Crois-tu qu’il est nécessaire de partager cette expérience avec ton public, ou que celui-ci doit connaitre ton histoire pour pleinement apprécier Deceiver ?
Non, pas du tout ! Une partie du message que j’ai appris en guérison, c’est que les attitudes pour s’en sortir peuvent aussi s’appliquer dans de nombreuses situations. Savoir lâcher prise, se regarder en face avec honnêteté… Ce ne sont pas des outils propres à l’addiction. L’addiction n’est pas le problème en soi, c’est un symptôme qui cache d’autres problèmes. Ce disque ne parle pas que de l’addiction, et je tiens à ce que les gens le comprenne. C’est bien plus universel que ça. Et pour en revenir à l’addiction, même si on n’est pas directement concerné, on connait presque tous quelqu’un qui en souffre. Ce n’est pas un phénomène marginal.

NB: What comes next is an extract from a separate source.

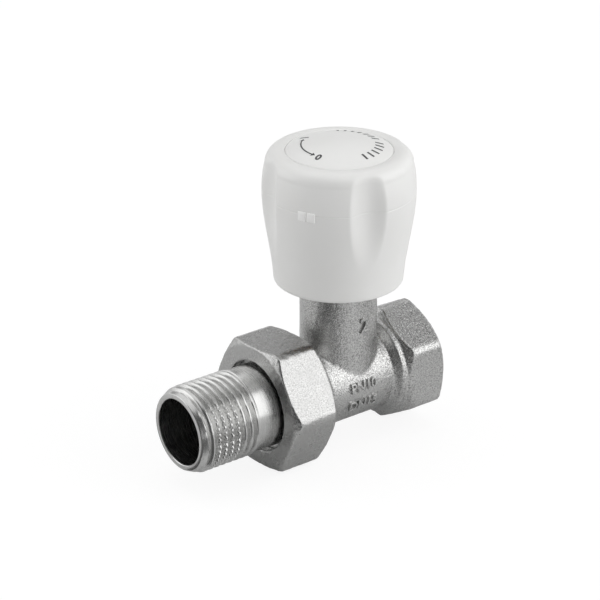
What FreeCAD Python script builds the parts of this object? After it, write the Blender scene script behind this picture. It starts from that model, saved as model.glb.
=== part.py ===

Pour terminer, je voulais parler de la pochette de ce disque. Je la trouve vraiment superbe. Pouvez-vous m’en dire deux mots ?
Colin Caulfield: On s’est longuement interrogé sur ce à quoi elle devait ressembler. Cole voulait que ce soit un visage pour appuyer l’idée de confrontation. Comme si on se retrouvait face à un miroir. Pratiquement au même moment, on a découvert le travail de ce peintre australien, Rhys Lee. La toile qui figure en pochette de Deceiver s’appelle Collodi’s Puppet. Elle représente un masque de Pinocchio. Collodi est d’ailleurs l’écrivain à l’origine de Pinocchio. Personnellement, je ne l’aimais pas beaucoup au départ mais on a tous fini par tomber d’accord dessus au bout d’un moment. Il y a beaucoup d’éléments qui permettent de la relier au son de notre album, comme cet espèce de bazar de couleurs et d’émotions.